That way they could fit a full racing bucket seat should they so desire or for the more thrifty (or comfort conscious) of us out there you could go to the scrapyard and get a fully adjustable seat for $10-20 - ie tilt backrest back/forward, tilt seat of chair back/forward, raise up/down, lumbar support adjustment, slide forward/back, plus headrest. heck even electrically heated if you want. With the added advantage of saving on all those costly clamps and  adjustable fittings. 
OK, it's a bit more effort for the end user but how much hassle is it to undo/tighten four bolts.

Other thoughts: It would be nice to have the keyboard able to swivel out to the left or right instead of in behind or underneath the steering wheel. Personally I find it a real pain to have to reach over the wheel just to type on the keys - likewise to pull the keyboard out every time you need to type something.

Also might be nice to have some sort of sturdy fitting to clamp gearshift to left or right of seat at a level more akin to being in a car rather than having to reach up to the desk level to change gear.

With regard to monitor.
People that are prepared to pay for a set up like this are likely to be able to spend a few $. Therefore it may be prudent to provide an easy mounting system for a triple monitor setup, ie something a bit more aesthetically pleasing than a shelf wide enough to sit three monitors on - but also versatile enough just to stand/mount 1 monitor.

Being lazy it would be nice to see a drinks holder in there someplace as well.

Unfortunately not really practicle due to the huge variety avaliable but it would be nice to have the surround speakers mounted either side of the chair so that there isn't lots of wiring floating about, or even space for a reasonable sized sub-woofer to fit under the seat.

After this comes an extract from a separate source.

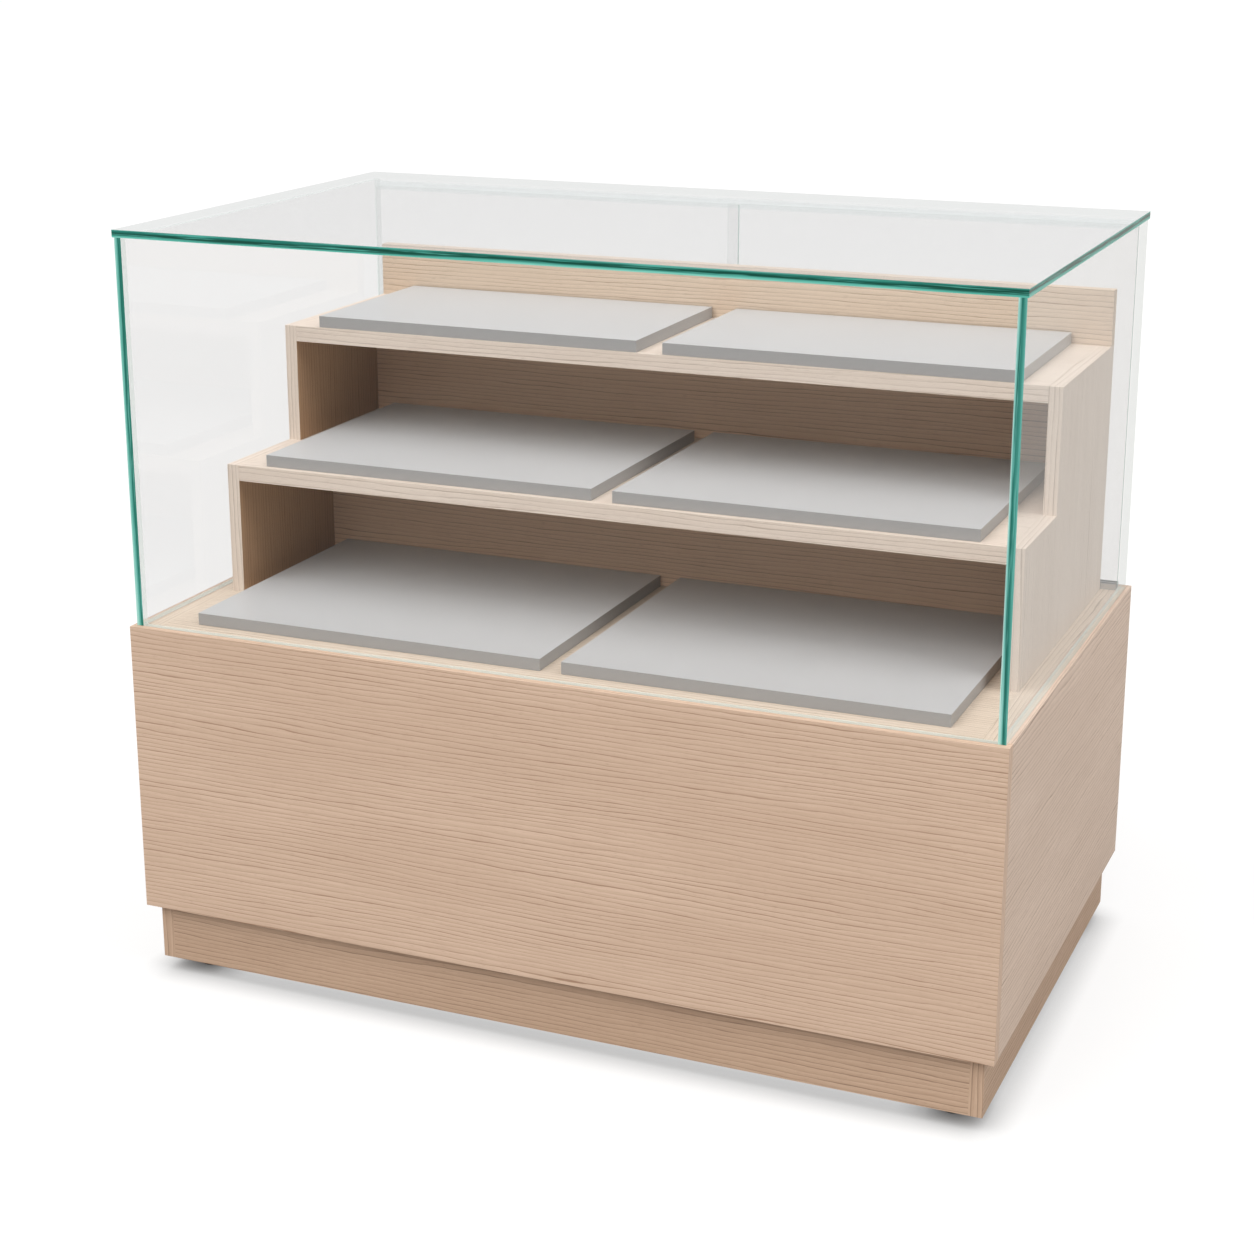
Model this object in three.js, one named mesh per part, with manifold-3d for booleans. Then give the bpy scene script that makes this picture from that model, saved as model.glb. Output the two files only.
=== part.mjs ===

Anyway, those are my thoughts.
Regardless of what you come up with i'm sure it'll be of a higher standard than my current driving setup


----------



## fenurch (Feb 28, 2009)

You would need a clamp for the monitor as most people wouldn't want to drill a hole in their monitor  And what about keyboard and mouse? It would be a bad idea to attach the steering wheel to the table so that you couldn't take it off. As for the keyboard - You could possibly make a little rectangular plate shaped as the steering wheel table and get some sort of bolt lock for it so it doesn't keep sliding out.


----------



## CyberDruid (Feb 28, 2009)

There are some sophisticated driving set ups. I intend to take the best elements and combine them in a cheaper, easier to build set up. It's like my obsession with tech stations, a great puzzle that I like to gnaw on over time.

I think the system that makes the most sense overall would be the Play Seat von Deutschland...it's compact, adjustable and stows away. For a house as small as ours that would a necessity.


----------



## DaMulta (Feb 28, 2009)

Look what I have


Hmmmmm could I?


----------



## fenurch (Feb 28, 2009)

I really admire you, you've done some very nice mods and things. I really, really enjoy making/moding stuff myself although most of the time it doesn't work as *yet* I don't have the necessary experience. But truthfully I would love to do a job of that sort, it's simply amazing.

Overall, it's a great idea and I'm happy that you have the time, materials and skills to actually make one.


----------



## CyberDruid (Feb 28, 2009)

Projects keep me relatively sane. I get really weird when I am idling. I need to be running WOT.Lumpy Cams?


----------



## DaMulta (Feb 28, 2009)

Cyber u might have gave me an idea!!!


----------



## Maju (Feb 28, 2009)

@DaMulta

Class. After eventually getting to bed after posting last night was running the whole driving setup around in my head and was thinking back to my adolescent days and arcade racing booths - then lo and behold here it is posted.

Glad you posted the second set of pictures cos the first lot told me sweet FA.

Get busy modding is what I sayDaMulta


----------



## fenurch (Feb 28, 2009)

I reckon it would need a "Racing Wheel" setup, Monitor, and a spare computer and that's about it.
And well... A bit of cleaning


----------



## CyberDruid (Mar 1, 2009)

It's kind of creepy looking...which adds to the appeal. Like a haunted circus...


----------